MÜNCHEN (COMPUTERWOCHE) - Der texanische Computerbauer Dell entdeckt in China die Vor- und Nachteile eines expandierenden Marktes. Noch vor zwei Jahren habe die Unternehmensführung den Vorschlag abgewiesen, im Reich der Mitte PCs via Internet zu verkaufen, berichtete das "Wall Street Journal". Die Bevölkerung sei zu arm für Online-Shopping und nutze außerdem kaum Kreditkarten, so die damalige Begründung. 2004 präsentierte die Landesvertretung jedoch dem Konzern-Management eine Statistik, wonach allein im Küstengebiet Chinas mehr als 90 Millionen Menschen zuhause oder in der Arbeit einen Zugang zum Web besitzen. Eines Besseren belehrt, gehen bei Dell China inzwischen sechs Prozent der Bestellungen via Internet ein.

Dagegen ging Dells Konzept, über den Enterprise-Markt ins Geschäft mit Privatkunden zu rutschen, trotz anfänglicher Skepsis auch in China auf. Kenner des Landes hatten die Computerbauer darauf hingewiesen, dass in China niemand unbesehen ein Produkt kauft. Mittlerweile ist das Unternehmen jedoch mit acht Prozent Marktanteil der drittgrößte PC-Anbieter im Reich der Mitte.

Nach wie vor weit abgeschlagen in Führung liegt allerdings Lenovo mit 25 Prozent Marktanteil. Dells Möglichkeiten, den Lokalmatador zu überrennen, sind vorerst begrenzt. Neben dem bestehenden Heimvorteil hat sich das Geschäft der Chinesen erst vor kurzem durch Übernahme von IBMs Computer-Sparte vervierfacht und weltweit ausgedehnt.

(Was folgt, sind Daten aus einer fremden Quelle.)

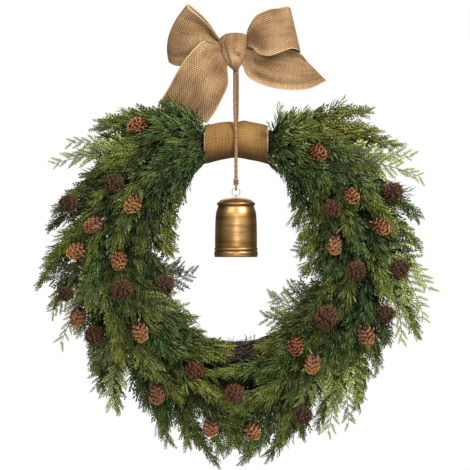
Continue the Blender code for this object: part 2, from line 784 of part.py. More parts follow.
def cone(name, row, plumes, parts, material):
    """A cone: each quad of a lathe-like body is poked out into a scale, and its base is drawn out into a stalk."""
    x, z, turn, lean = row
    tip_way = heading(turn, lean)
    start = Vector((x * MM, foliage_front(x, z), RING_Z + z * MM))
    centre = seat_pick(start, CONE_RADIUS + SCALE_RISE, plumes)
    place = Matrix.Translation(centre) @ tip_way.to_track_quat("Z", "X").to_matrix().to_4x4()
    bm = bmesh.new()
    bmesh.ops.create_uvsphere(bm, u_segments=CONE_SIDES, v_segments=CONE_SIDES, radius=1)
    for v in bm.verts:
        height = v.co.z
        girth = CONE_RADIUS * (1 - 0.18 * height)
        level = Matrix.Rotation(height * CONE_TURN, 3, "Z") @ Vector((v.co.x * girth, v.co.y * girth, 0))
        v.co = (level.x, level.y, height * CONE_LENGTH / 2)
    base = min(bm.verts, key=lambda v: v.co.z)
    for face in [f for f in bm.faces if len(f.verts) == 4]:
        middle = face.calc_center_median()
        out = Vector((middle.x, middle.y, 0)).normalized()
        made = bmesh.ops.poke(bm, faces=[face])
        made["verts"][0].co = middle + out * SCALE_RISE + Vector((0, 0, SCALE_RISE * 0.9))
    base.co = place.inverted() @ stalk_end(place @ base.co, -tip_way, plumes)
    made = mesh_object(name, bm, material, parts, turn_out=False)
    made.matrix_world = place
    return made


def pod(name, row, plumes, parts, material):
    """A spiny ball: an icosphere whose twelve first corners and twenty middle faces are raised into spines."""
    x, z, size = row
    reach = POD_RADIUS * size
    body = reach - SPINE_RISE
    start = Vector((x * MM, foliage_front(x, z), RING_Z + z * MM))
    centre = seat_pick(start, reach, plumes)
    bm = bmesh.new()
    bmesh.ops.create_icosphere(bm, subdivisions=2, radius=body)
    for v in bm.verts:
        if len(v.link_edges) == 5:
            v.co *= reach / body
    middles = [f for f in bm.faces if all(len(v.link_edges) == 6 for v in f.verts)]
    nearest = min((plume.tree.find_nearest(centre) for plume in plumes), key=lambda found: found[3])[0]
    behind = (nearest - centre).normalized()
    stalk_face = max(middles, key=lambda f: f.calc_center_median().normalized().dot(behind))
    for face in middles:
        way = face.calc_center_median().normalized()
        made = bmesh.ops.poke(bm, faces=[face])
        spine = made["verts"][0]
        if face is stalk_face:
            spine.co = stalk_end(centre + way * body, way, plumes) - centre
        else:
            spine.co = way * reach
    made = mesh_object(name, bm, material, parts, turn_out=False)
    made.location = centre
    return made


def foliage_front(x, z):
    """How far forward a cone or pod starts, deepest where the foliage is thickest."""
    reach = math.hypot(x, z)
    return (-58 + 30 * ((reach - 190) / 110) ** 2) * MM


def main():
    clear_scene()
    parts = new_collection("christmas_wreath")
    cutters = new_collection("cutters", render=False)
    burlap = principled("burlap", BURLAP, 0.95)
    jute = principled("jute", STRAW, 0.9)
    brass = principled("brass", BRASS, 0.35, 1)
    silver = principled("silver", SILVER, 0.25, 1)
    vine_brown = principled("vine_brown", VINE_BROWN, 0.85)
    cedar_green = principled("cedar_green", CEDAR_GREEN, 0.75)
    fern_green = principled("fern_green", FERN_GREEN, 0.75)
    cone_brown = principled("cone_brown", CONE_BROWN, 0.7)
    pod_brown = principled("pod_brown", POD_BROWN, 0.85)

    ring = vine_ring(parts, vine_brown)
    band = strap(parts, burlap)
    loops = ribbon("bow_loops", LOOP_SECTIONS, 4, True, parts, burlap)
    tails = ribbon("bow_tails", TAIL_SECTIONS, 4, False, parts, burlap)
    knot = bow_knot(parts, burlap)
    twine = jute_twine(parts, jute)
    link = split_ring(parts, silver)
    made_bell = bell(parts, cutters, brass)
    staple = bell_staple(parts, brass)
    tongue = clapper(parts, brass)
    hang(made_bell, link)
    hang(staple, made_bell)
    hang(tongue, made_bell)

    ring_tree = tree_of(ring)
    cedar = grow_bunches(CEDAR, False, PLUME_SEGMENTS, ring_tree, parts, cedar_green)
    fern = grow_bunches(FERN, True, SPRAY_SEGMENTS, ring_tree, parts, fern_green)
    bunches = {**cedar, **fern}
    plumes = [plume for _, group in bunches.values() for plume in group]

    picks = [cone(f"cone_{i:02d}", row, plumes, parts, cone_brown) for i, row in enumerate(CONES, 1)]
    picks += [pod(f"pod_{i:02d}", row, plumes, parts, pod_brown) for i, row in enumerate(PODS, 1)]

    fixed = [tree_of(thing) for thing in (ring, band, loops, tails, knot, twine, link, made_bell, *picks)]
    fixed += [tree_of(root) for root, _ in bunches.values()]
    for plume in plumes:
        others = [other.tree for other in plumes if other is not plume]
        plume.grow(fixed + others)
    for name, (root, group) in bunches.items():
        join_union(root, [plume.stem for plume in group], parts)


main()
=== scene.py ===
"""The looks of a christmas wreath: cedar plumes, fern sprays, cones and sweet-gum pods on a vine ring.

It hangs by jute twine under a burlap bow, with an antiqued brass bell in its middle. Metres, +Z up.
The wreath faces -Y, and the origin is the middle of the twine's eye.
"""

import math
import random

import bmesh
import bpy
from mathutils import Matrix, Vector, noise


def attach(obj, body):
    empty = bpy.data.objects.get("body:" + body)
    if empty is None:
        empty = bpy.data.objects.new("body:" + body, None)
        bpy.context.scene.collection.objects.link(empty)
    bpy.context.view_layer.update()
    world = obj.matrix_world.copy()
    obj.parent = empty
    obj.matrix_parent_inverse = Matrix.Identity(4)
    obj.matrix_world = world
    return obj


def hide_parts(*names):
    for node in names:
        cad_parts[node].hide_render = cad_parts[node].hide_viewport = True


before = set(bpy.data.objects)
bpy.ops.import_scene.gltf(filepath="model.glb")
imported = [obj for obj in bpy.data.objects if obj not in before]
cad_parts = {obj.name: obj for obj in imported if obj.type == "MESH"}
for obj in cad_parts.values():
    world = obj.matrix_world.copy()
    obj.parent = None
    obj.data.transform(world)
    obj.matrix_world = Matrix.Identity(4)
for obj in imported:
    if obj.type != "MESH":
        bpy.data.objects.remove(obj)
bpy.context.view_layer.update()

MM = 0.001

# Vine ring and the burlap band round its top
RING_Z = -298.5 * MM
RING_RADIUS = 163.5 * MM
STRAP_RADIUS = 26.0 * MM
STRAP_HALF_WIDTH = 48.4 * MM
RIBBON_WIDTH = 98 * MM
STRAP_THICK = 1.1 * MM
RIBBON_THICK = 1.0 * MM

# Jute twine
TWINE_RADIUS = 2.6 * MM
EYE_RADIUS = 5 * MM  # of the eye that the nail fills
PAIR_OFFSET = 1.85 * MM
KNOT_FOOT_Z = -32 * MM  # the two strands run side by side down to here, behind the bow
WRAP_TOP_Z = RING_Z + RING_RADIUS
STRAND_Y = -29.0 * MM
BELL_KNOT_TOP_Z = -193.5 * MM
BELL_KNOT_Z = -200.5 * MM
BELL_KNOT_HEIGHT = 10.5 * MM
BELL_EYE_RADIUS = 3.6 * MM
SEAT = 0.3 * MM + 1.7 * MM  # from the split ring's wire to the middle of the twine that goes through it

# Split ring, bell, staple and clapper
SPLIT_RING_RADIUS = 6.1 * MM
SPLIT_RING_WIRE = 0.9 * MM
SPLIT_RING_Z = -213.8 * MM
BELL_CROWN_Z = -221 * MM
STAPLE_TOP_Z = -218.0 * MM
STAPLE_FOOT_Z = -226.8 * MM
STAPLE_RADIUS = 3 * MM
STAPLE_FOOT_ARC = 2.2 * MM
STAPLE_WIRE = 0.7 * MM
CLAPPER_EYE_RADIUS = 2.4 * MM
CLAPPER_EYE_RISE = 1.8 * MM  # of the top of the clapper's eye over the staple's foot that it hangs on
CLAPPER_EYE_Z = STAPLE_FOOT_Z + CLAPPER_EYE_RISE - CLAPPER_EYE_RADIUS
CLAPPER_WIRE = 0.8 * MM
CLAPPER_ROD = 1.1 * MM
CLAPPER_BALL_RADIUS = 7 * MM
CLAPPER_BALL_Z = -299 * MM

# Foliage
FORK_RADIUS = 166 * MM
FORK_Y = -36 * MM
PLUME_BULGE = 10 * MM
SPRIG_LENGTH = 42 * MM
SPRIG_STEP = 3.9 * MM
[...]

Im Kampf um die Dominanz im zweitgrößten PC-Markt der Welt treffen zwei unterschiedliche Strategien aufeinander: Dell setzt primär auf Direktvertrieb und das Build-to-Order-Prinzip. Lenovo profitiert von den billigen Arbeitskräften und einem gigantischen Netz an Distributoren und Einzelhändlern. Die beiden Gegner verfolgen aber nicht stur ihren Weg sondern sind durchaus bereit, voneinander zu lernen. So arbeitet Lenovo bei einigen Großkunden bereits mit Direktvertrieb, um seine Kosten zu senken. Dell wiederum ging bei seiner Expansion nach China nicht den schnellen Weg über ein Joint Venture, sondern gründete eine eigenständige Tochter, die gute Beziehungen zur Regierung knüpfte. Bleibt die Frage, wie an Image die Texaner nun eingebüßt haben, nachdem Schmäh-Mails eines angeblichen Dell-Mitarbeiters auf dem chinesischen Internet-Portal Sina.com veröffentlicht wurden. In den elektronischen Schreiben warnt ein Vertriebs-Manager aus den USA Kunden davor, wegen dessen Verbindungen zur chinesischen Regierung bei dem Konkurrenten Lenovo einzukaufen (siehe auch: "Dell droht Ärger in China"). (mb)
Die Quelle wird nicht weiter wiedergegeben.